The charter, in a community that lost schools in the closures last year, has received some big-name support.
In December, Rep. Danny Davis, D-Ill., urged the Chicago Board of Education to give Chicago Education Partnership the charter because his church, New Galilee Missionary Baptist Church, is involved with By the Hand.
The congressman, who said he normally isn’t supportive of charters, later told the Sun-Times that the church asked him to speak on behalf of the charter.
CPS officials haven’t fully approved the charter group, which seeks to open a K-8 school beginning in 2015.
Last month, the Chicago Board of Education conditionally approved the group and asked it to find a principal with a “proven track record of driving student academic achievement with similar student populations.” CPS officials also want more curriculum details.
There’s no mention of the charter’s partnership with By the Hand, which is overseen by the Moody Church’s elders. The elders, with the group’s board of directors, must approve major decisions, and the church provides the group with some administrative services, according to tax documents and the group’s annual report.
Travis said By the Hand was founded in 2001 as a ministry of the Moody Church, but since 2005 it’s been a separate nonprofit group.

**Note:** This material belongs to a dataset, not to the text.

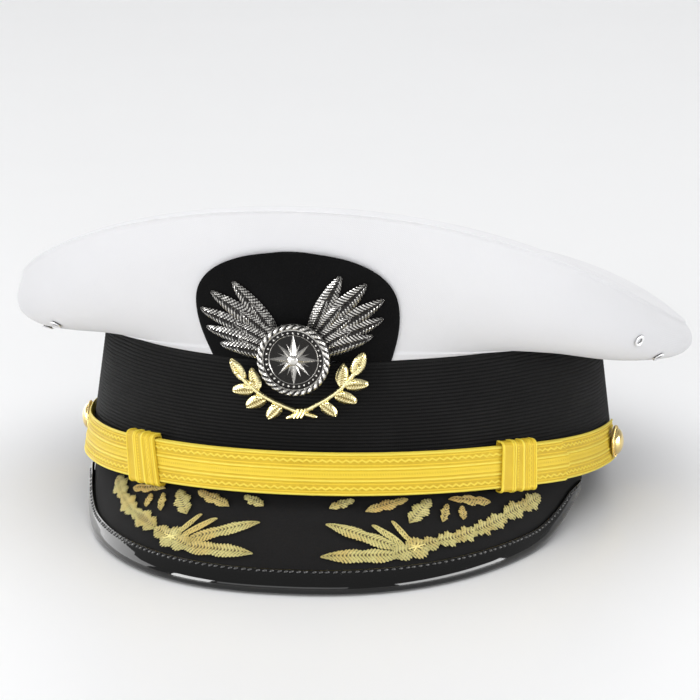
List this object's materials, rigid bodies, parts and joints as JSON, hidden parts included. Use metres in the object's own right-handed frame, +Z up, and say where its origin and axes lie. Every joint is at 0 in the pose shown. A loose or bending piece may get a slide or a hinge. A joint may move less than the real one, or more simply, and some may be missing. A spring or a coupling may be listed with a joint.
{
  "type": "officer cap",
  "caption": "White-topped peaked officer cap with a black ribbed band, gold chin strap, a badge on a felt patch and gold oak leaves on its visor.",
  "frame": {"origin": "under the middle of the cap's outer box, on the surface that it rests on", "axes": "+Z up, the cap's front and visor towards -Y, the wearer's left side towards +X"},
  "size_m": [0.2324, 0.2588, 0.1143],
  "materials": {
    "cover_cloth": "smooth matt white twill",
    "mohair": "black ribbed mohair braid",
    "felt": "matt black felt",
    "patent": "glossy black patent leather",
    "lace": "golden-yellow lace",
    "bullion": "pale gold bullion embroidery",
    "gilt": "polished gilt",
    "silver": "polished silver with dark recesses",
    "eyelet": "plain metal"
  },
  "bodies": {
    "root": {"cap_band": "mohair", "crown_cover": "cover_cloth", "badge_patch": "felt", "badge_medallion": "silver", "badge_frond_left": "silver", "badge_frond_right": "silver", "badge_laurels": "gilt", "visor": "felt", "visor_binding": "patent", "oak_spray_left": "bullion", "oak_spray_right": "bullion", "chin_strap_front": "lace", "chin_strap_back": "lace", "strap_slider_left": "lace", "strap_slider_right": "lace", "button_left": "gilt", "button_right": "gilt", "vent_eyelet_left_front": "eyelet", "vent_eyelet_left_back": "eyelet", "vent_eyelet_right_front": "eyelet", "vent_eyelet_right_back": "eyelet", "oak_leaf_left_1": "bullion", "oak_leaf_left_2": "bullion", "oak_leaf_left_3": "bullion", "oak_leaf_left_4": "bullion", "oak_leaf_right_1": "bullion", "oak_leaf_right_2": "bullion", "oak_leaf_right_3": "bullion", "oak_leaf_right_4": "bullion"}
  },
  "joints": []
}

The charter school would be housed in a new building adjacent to the current $6 million, 26,000-square-foot Austin facility, and the charter would lease its space from the nonprofit for $750 per student, officials said. It plans to enroll 90 children per grade and would initially open with just two grades.
“My faith motivates me to do more,” Travis said. “The idea is going deeper with our kids. Having great impact in their lives and serving more kids.”